The shouting and bad behavior at a presidential debate may influence the contentious Nov. 3 election, but in the year of a global pandemic, the potential for an abrupt and essentially unplanned-for demise of the U.S. Affordable Care Act is a bigger kitchen-table issue.
Americans have seen the stress put on the health care system by COVID-19. We have seen the bravery of the front-line doctors and nurses and the ingenuity of hospitals responding to the crisis.
And while the medical professionals can debate specific provisions of the ACA, better known as Obamacare, the notion of a federal lawsuit overturning it suddenly would be a destabilizing event that we don’t see as helpful right now, if ever.
Our view in 2010 was that the complex bill to create Obamacare had good and bad points. We did not endorse it at that time because of its complexity and the political chaos around its largely party-line adoption.
It was not true that it was rushed through: Committees of Congress, and acres of newspaper debates, thousands of hours of talking heads, all had argued over the provisions of the bill for years. Most of the provisions are in fact politically popular, such as a requirement that families be able to buy insurance without the much-abused barrier of “preexisting conditions.” Medicaid expansion has been a Godsend for Louisiana during the pandemic.
The political argument in favor of such positives of the ACA dominates the headlines, as a U.S. Supreme Court hearing on keeping or rejecting the law is scheduled right after the Nov. 3 election. But less-appreciated is that the law reaches into all sectors of medical practice in this country.
Provisions of the law end lifetime caps for patients needing very expensive care and push the system toward preventive medicine — hopefully a long-term cost saver. “Even some key improvements to Medicare — including a reduction in prescription drug costs for beneficiaries — would be gone,” analysts wrote recently in The New York Times of the lawsuits.
The politics of such a wrenching change should deter Republican politicians from the lawsuit, but it was inspired by the GOP attorney general of Texas and enthusiastically endorsed by Attorney General Jeff Landry of Louisiana, a Republican. It was an irresponsible challenge, because of the radicalism of the desire to strike down the entire law over its funding mechanism, ultimately upheld by Chief Justice John Roberts’ court.

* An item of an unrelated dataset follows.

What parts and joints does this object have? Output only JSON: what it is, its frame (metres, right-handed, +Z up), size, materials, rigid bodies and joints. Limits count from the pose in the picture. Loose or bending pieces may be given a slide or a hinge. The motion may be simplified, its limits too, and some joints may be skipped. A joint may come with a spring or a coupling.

The Wall Street Journal called the lawsuits — based on a legal stretch by a U.S. district judge in Texas — a big political loser for Republicans. “We were against Obamacare from the start and lambasted the Chief’s 2012 ruling. But this Obamacare case will hurt the GOP politically while accomplishing little legally,” the Journal wrote.
We hope that the Journal and many legal scholars are correct that the lawsuit won’t ultimately succeed and result in wholesale chaos in America’s medical system. But it could, thanks to AGs not paying attention to the potential consequences of lawsuit-happy partisans.